[WRITTEN REQUEST]: Report, word for word, every line of the material that contains "depsgraph".

■ ■ ■ ■ ■

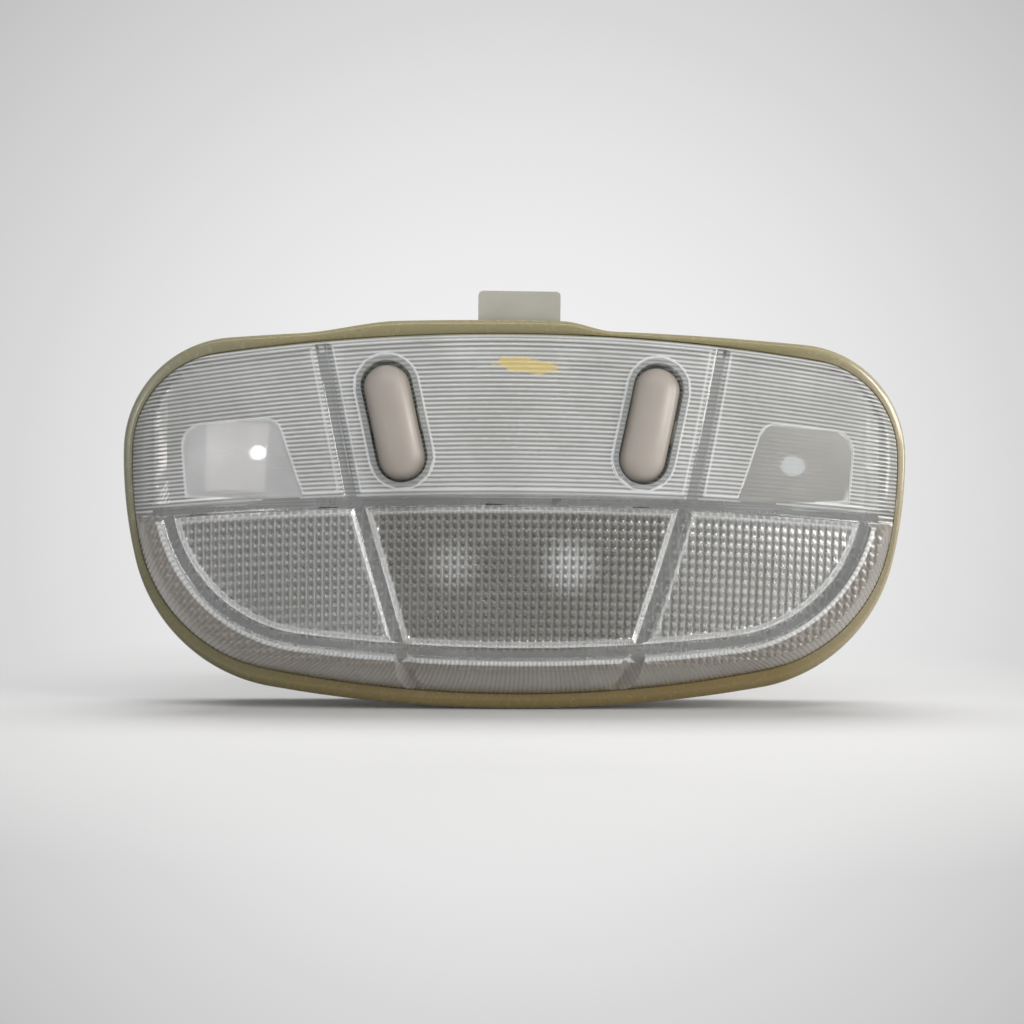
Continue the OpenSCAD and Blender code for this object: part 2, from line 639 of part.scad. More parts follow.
// Sheet trough behind the festoon bulb, with two end walls
trough_z = festoon_z + trough_rise;
module dome_reflector() color([0.86, 0.86, 0.85]) upright() difference() {
    union() {
        intersection() {
            translate([0, festoon_y, trough_z]) rotate([0, 90, 0])
                cylinder(h = trough_l, r = trough_r, center = true, $fn = 120);
            translate([-trough_l / 2, festoon_y - 16, floor_z]) cube([trough_l, 31, trough_z - 4 - floor_z]);
        }
        for (s = [-1, 1]) translate([s * (trough_l / 2 - 5), festoon_y, (floor_z + trough_z - trough_r) / 2 + 0.5])
            cube([3, 12, trough_z - trough_r - floor_z + 1], center = true);
    }
    translate([0, festoon_y, trough_z]) rotate([0, 90, 0]) cylinder(h = trough_l - 2, r = trough_r - 1, center = true, $fn = 120);
    // Slots for the blades, from under the floor to above the sheet
    for (s = [-1, 1]) translate([s * (festoon_l / 2 + cap_l + 1) - 1.7, festoon_y - 4.2, floor_z - cut])
        cube([3.4, 8.4, trough_z - trough_r + 4 + cut - floor_z]);
}

module festoon_glass() color([0.93, 0.93, 0.92, 0.4]) upright() translate([0, festoon_y, festoon_z])
    rotate([0, 90, 0]) cylinder(h = festoon_l, d = festoon_d, center = true);
module festoon_caps() color([0.78, 0.78, 0.76]) upright() for (s = [0, 1]) mirror([s, 0, 0])
    translate([festoon_l / 2, festoon_y, festoon_z]) rotate([0, 90, 0]) {
        cylinder(h = cap_l - 1.5, d = cap_d);
        translate([0, 0, cap_l - 1.5]) cylinder(h = 1.5, d1 = cap_d - 1.5, d2 = 3);
    }

// A bent strip on end: it stands on the floor and holds one cap
contact_x = festoon_l / 2 + cap_l + gap;
module right_contact_body() {
    difference() {
        translate([contact_x, festoon_y - 3.5, floor_z + strip_t])
            cube([strip_t, 7, festoon_z + 5 - floor_z - strip_t]);
        translate([contact_x - cut, festoon_y, festoon_z]) rotate([0, 90, 0]) cylinder(h = strip_t + 2 * cut, d = 2.4);
    }
    translate([contact_x, festoon_y - 3.5, floor_z + strip_t]) cube([7, 7, strip_t]);
}
module right_festoon_contact() color([0.76, 0.68, 0.46]) upright() right_contact_body();
module left_festoon_contact() color([0.76, 0.68, 0.46]) upright() on_right() right_contact_body();

// Bowl behind a window, cut back to its compartment, with a hole for the bulb
holder_z = 1 - bowl_depth;
module left_bowl() {
    translate([-map_x, map_y, holder_z]) difference() {
        cylinder(h = 1.2, r = holder_d / 2 + 0.7);
        translate([0, 0, -cut]) cylinder(h = 1.2 + 2 * cut, r = map_bulb_d / 2 + 0.6);
    }
    intersection() {
        translate([-map_x, map_y, 0]) rotate_extrude($fn = 96) difference() {
            intersection() {
                translate([0, bowl_r - bowl_depth]) circle(r = bowl_r, $fn = 96);
                translate([0, -bowl_depth]) square([bowl_r, bowl_depth + 2]);
            }
            translate([0, bowl_r - bowl_depth]) circle(r = bowl_r - 1, $fn = 96);
            translate([-cut, -bowl_depth - cut]) square([map_bulb_d / 2 + 0.6 + cut, bowl_depth + 3]);
        }
        translate([1 - bay_out, channel_y + 1.4, floor_z])
            cube([bay_out - bay_in - 3.5, 2 * bowl_r, housing_depth + 3]);
    }
}
module left_reflector() color([0.86, 0.86, 0.86]) upright() left_bowl();
module right_reflector() color([0.86, 0.86, 0.86]) upright() on_right() left_bowl();

module left_bulb() translate([-map_x, map_y, holder_z]) {
    cylinder(h = map_bulb_l, d = map_bulb_d);
    translate([0, 0, map_bulb_l]) sphere(d = map_bulb_d);
}
module left_map_bulb() color([0.93, 0.93, 0.92, 0.4]) upright() left_bulb();
module right_map_bulb() color([0.93, 0.93, 0.92, 0.4]) upright() on_right() left_bulb();
module left_holder() translate([-map_x, map_y, floor_z]) {
    cylinder(h = holder_z - floor_z, d = holder_d);
    for (a = [0, 180]) rotate(a) translate([holder_d / 2 - 0.5, -2, 0]) cube([3, 4, 2]);
}
module left_bulb_holder() color([0.20, 0.20, 0.20]) upright() left_holder();
module right_bulb_holder() color([0.20, 0.20, 0.20]) upright() on_right() left_holder();

// Flat strips on the housing's floor, from under each contact's foot to the outer terminals
module right_strip() translate([0, 0, floor_z]) linear_extrude(strip_t)
    polygon([[14, festoon_y - 3.5], [contact_x + 7, festoon_y - 3.5], [contact_x + 7, festoon_y + 3.5],
        [18, festoon_y + 3.5], [18, connector_y - pin_w / 2], [pin_x(terminals - 1) - 2, connector_y - pin_w / 2],
        [pin_x(terminals - 1) - 2, connector_y - 5], [14, connector_y - 5]]);
module feed_strip() color([0.76, 0.68, 0.46]) upright() right_strip();
module ground_strip() color([0.76, 0.68, 0.46]) upright() on_right() right_strip();

// Fixed contacts under each rocker, and the leaf spring that its foot rides on
module left_strip_body() translate([0, 0, cradle_z - pivot.z]) translate([-2.5, -cradle_l / 2 + 1, 0])
    cube([5, cradle_l - 2, strip_t]);
spring_t = 0.4;
module left_spring_body() {
    rise = 3.2 - strip_t - gap;
    translate([2.2, 0, cradle_z - pivot.z + strip_t]) rotate([0, -90, 0]) linear_extrude(4.4) difference() {
        polygon([[0, -8], [rise, -2.2], [rise, 2.2], [0, 8]]);
        polygon([[-cut, -8 + spring_t], [rise - spring_t, -2], [rise - spring_t, 2], [-cut, 8 - spring_t]]);
    }
}
module left_switch_strip() color([0.76, 0.68, 0.46]) upright() at_pivot() left_strip_body();
module right_switch_strip() color([0.76, 0.68, 0.46]) upright() on_right() at_pivot() left_strip_body();
module left_switch_spring() color([0.82, 0.80, 0.74]) upright() at_pivot() left_spring_body();
module right_switch_spring() color([0.82, 0.80, 0.74]) upright() on_right() at_pivot() left_spring_body();

module terminal_pins() color([0.78, 0.74, 0.62]) upright() for (i = [0:terminals - 1])
    translate([pin_x(i) - pin_w / 2, connector_y - pin_w / 2, -housing_depth - pin_out])
        cube([pin_w, pin_w, pin_out + wall + 5]);

// Spring clips that bite behind the roof panel at each end
module right_clip_body() translate([clip_x, foot_o[3] + clip_w / 2, 0]) rotate([90, 0, 0]) linear_extrude(clip_w)
    polygon([[0, -clip_low], [clip_t, -clip_low], [clip_t, 3 - clip_low], [clip_out, -clip_belly],
        [clip_out - 1.2, -panel_gap], [clip_out - 2.2, -panel_gap], [clip_out - 1.2, -clip_belly], [0, 4 - clip_low]]);
module right_spring_clip() color([0.62, 0.63, 0.66]) upright() right_clip_body();
module left_spring_clip() color([0.62, 0.63, 0.66]) upright() on_right() right_clip_body();

module heat_shield() color([0.75, 0.76, 0.78]) upright() translate([-shield_w / 2, festoon_y - shield_h / 2, floor_z])
    cube([shield_w, shield_h, 0.5]);

bezel();
lens();
left_rocker();
right_rocker();
rear_housing();
roof_tongue();
left_switch_base();
right_switch_base();
dome_reflector();
left_reflector();
right_reflector();
festoon_glass();
festoon_caps();
left_festoon_contact();
right_festoon_contact();
left_map_bulb();
right_map_bulb();
left_bulb_holder();
right_bulb_holder();
ground_strip();
feed_strip();
left_switch_strip();
right_switch_strip();
left_switch_spring();
right_switch_spring();
terminal_pins();
left_spring_clip();
right_spring_clip();
heat_shield();
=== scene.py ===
"""Looks of the car dome light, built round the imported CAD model."""
import math

import bmesh
import bpy
import numpy as np
from mathutils import Matrix, Vector
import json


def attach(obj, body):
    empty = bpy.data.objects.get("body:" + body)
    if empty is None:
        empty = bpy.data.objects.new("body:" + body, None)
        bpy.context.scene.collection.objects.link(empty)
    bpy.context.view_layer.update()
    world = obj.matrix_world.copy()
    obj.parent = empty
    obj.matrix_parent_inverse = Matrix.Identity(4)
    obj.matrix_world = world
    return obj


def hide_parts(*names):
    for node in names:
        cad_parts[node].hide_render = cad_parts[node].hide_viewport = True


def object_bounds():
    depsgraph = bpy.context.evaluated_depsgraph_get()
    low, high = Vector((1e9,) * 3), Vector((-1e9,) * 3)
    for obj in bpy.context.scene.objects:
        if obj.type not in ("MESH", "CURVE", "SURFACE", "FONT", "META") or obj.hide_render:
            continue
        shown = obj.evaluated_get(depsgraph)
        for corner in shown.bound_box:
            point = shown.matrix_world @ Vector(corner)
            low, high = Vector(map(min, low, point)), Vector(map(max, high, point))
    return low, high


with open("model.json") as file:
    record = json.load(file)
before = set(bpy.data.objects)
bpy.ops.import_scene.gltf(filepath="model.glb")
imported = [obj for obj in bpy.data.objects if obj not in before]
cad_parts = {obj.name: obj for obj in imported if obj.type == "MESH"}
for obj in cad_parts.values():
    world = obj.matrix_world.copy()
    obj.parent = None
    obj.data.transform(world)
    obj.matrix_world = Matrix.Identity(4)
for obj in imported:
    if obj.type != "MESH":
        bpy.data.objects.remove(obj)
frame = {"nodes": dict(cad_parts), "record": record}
cad_low, cad_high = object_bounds()
NODES = frame["nodes"]
scene = bpy.context.scene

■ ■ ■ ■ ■

[RESULT FOR THIS TASK]:
    depsgraph = bpy.context.evaluated_depsgraph_get()
        shown = obj.evaluated_get(depsgraph)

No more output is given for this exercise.